El prejuicio enceguece el alma en el
reconocimiento de la verdad, y el prejuicio puede ser eliminado sólo por
la devoción sincera del alma a la adoración de una causa capaz de
abrazar e incluir a todos los semejantes. El prejuicio está vinculado
inseparablemente con el egoísmo. El prejuicio tan sólo se puede eliminar
si se abandona el egoísmo y se lo reemplaza por la búsqueda de la
satisfacción que produce el servicio de una causa que sea no sólo más
grande que el yo, sino aun más grande que toda la humanidad —la búsqueda
de Dios, al alcance de la divinidad. El indicio de la madurez de la
personalidad consiste en la transformación del deseo humano de manera
tal que busque constantemente la realización de esos valores que son los
más elevados y los más divinamente reales.
En un mundo en continuo cambio, en medio de
un orden social en evolución, es imposible mantener propósitos rígidos y
establecidos de destino. La estabilidad de la personalidad tan sólo puede ser
experimentada por los que han descubierto y abrazado al Dios viviente
como meta eterna de alcance infinito. El transferir de este modo el
propio objetivo del tiempo a la eternidad, de la tierra al Paraíso, de
lo humano a lo divino, requiere que el hombre se regenere, se convierta,
nazca nuevamente; que se vuelva el hijo recreado del espíritu divino;
que gane el ingreso en la hermandad del reino del cielo. Todas las
filosofías y religiones que no llegan a estos ideales, son inmaduras. La
filosofía que yo enseño, vinculada con el evangelio que vosotros
predicáis, representa la nueva religión de la madurez, el ideal de todas
las generaciones futuras. Y esto es verdad porque nuestro ideal es
final, infalible, eterno, universal, absoluto e infinito.
Mi filosofía me impulsó a buscar las
realidades del verdadero alcance, el objetivo de la madurez.

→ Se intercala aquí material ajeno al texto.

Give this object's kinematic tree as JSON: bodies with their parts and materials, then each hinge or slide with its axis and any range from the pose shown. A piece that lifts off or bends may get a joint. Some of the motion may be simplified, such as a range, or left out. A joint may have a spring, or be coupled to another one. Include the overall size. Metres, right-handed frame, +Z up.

Pero mi
impulso era impotente; mi búsqueda carecía de fuerza impulsadora; mi
indagación sufría, por faltarle la certidumbre de una dirección. Estas
deficiencias han sido abundantemente corregidas por este nuevo evangelio
de Jesús, con su enaltecimiento de vistas, con su elevación de ideales,
y con su certidumbre de objetivos. Sin dudas ni recelos puedo ahora de
todo corazón entrar en la aventura eterna.